André Bauchant s'est réfugié dans la peinture à son retour du front en 1918. Lui qui était pépiniériste et aimait ses fleurs, lui qui était amoureux fou de sa femme, il retrouva sa pépinière saccagée et sa femme frappée de folie.
Il y a dans ses toiles de la douceur et de la tristesse mêlées.
J'ai découvert un peintre que je ne connaissais et qui m'a plu avec ses rivages oniriques et ses vagues d'opéra : Dominique Peyronnet.
Il peint avec application et sans effets. Ses paysages ont la précision inquiétante des rêves.
…. Et maintenant nous entrons dans une salle consacrée à une des stars de la peinture naïve : André Bombois.
Nous lui avons déjà consacré un article lors de l'exposition qu'organisa en son honneur le musée Maillol...
Il est assurément le plus sensuel des peintres de cette exposition. Le seul à peindre des femmes nues et à réaliser à sa manière son "origine du monde!
Il va droit au but et n'essaie pas d'atténuer son intérêt pour ce sexe qui l'attire (pas de censure s'il vous plaît, notre homme n'agressa personne et prit pour modèle sa femme dont il aima les rondeurs sensuelles).
Bien différent est René Rimbert qui fut dessinateur pour l'Etat Major pendant la première guerre mondiale. Il eut pour admirateur Max Jacob et s'il fut classé parmi les naïfs c'est après avoir exposé une toile représentant l'apothéose du douanier Rousseau.

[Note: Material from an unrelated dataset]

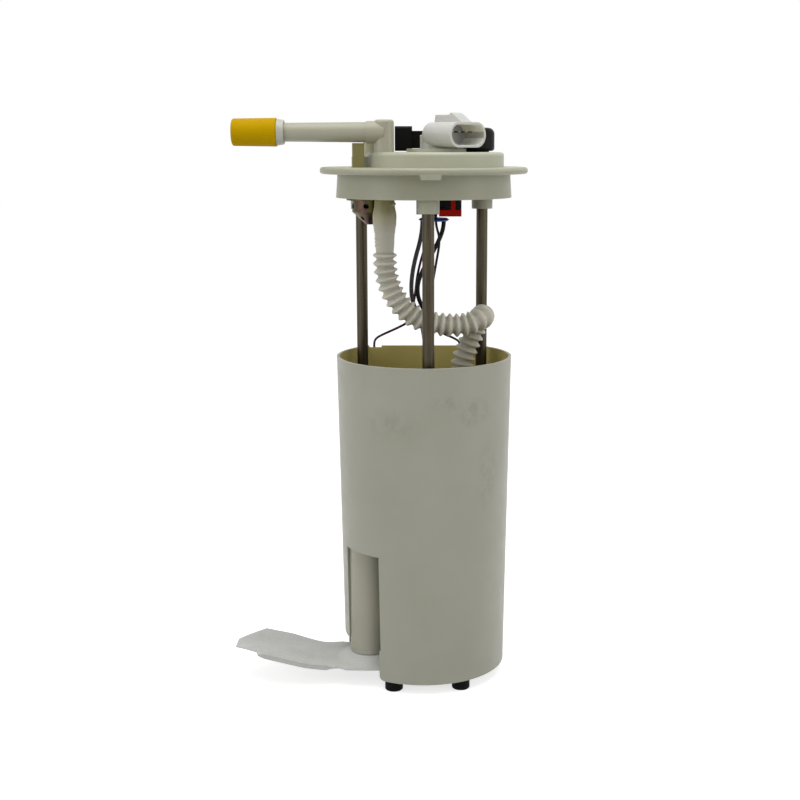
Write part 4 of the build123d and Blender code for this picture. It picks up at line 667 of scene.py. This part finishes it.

On y voit le douanier s'élever, palette à la main, vers les nuages où la muse est entourée d'Ingres, Delacroix, Courbet, Cézanne et Renoir. Ces maîtres sont ceux qu'admire Rimbert qui a compris avant bien des critiques d'art qu'il n'y avait pas de frontière hermétique entre le Douanier et les grands maîtres reconnus.
On devine en bas du tableau, Rimbert derrière sa fenêtre jouant de la flûte et accompagnant ainsi le Douanier dans son voyage glorieux!
la plupart de ses toiles représentent la ville, avec ici et là de rares passants esquissés. Le silence, l'espace font penser à Chirico.
Pour terminer cette visite personnelle il faut bien saluer le douanier Rousseau et Séraphine Louis, les seuls peintres nommés dans le titre de l'exposition.
Par leur prestige ils attireront au musée Maillol des amateurs d'art "naïf" et leur permettront peut-être de voir briller au ciel de leur panthéon personnel quelques étoiles nouvelles!
J'ai oublié d'ajouter cet autoportrait de Jean Eve que Nicole aime particulièrement pour sa douceur mélancolique. Il y a quelque chose chez ce peintre de la précision trompeuse de Magritte. Le paysage est tableau et le tableau sur le chevalet est paysage. Entre les deux le peintre incertain hésite à effacer un peu plus les contours de la réalité menacée où il vit.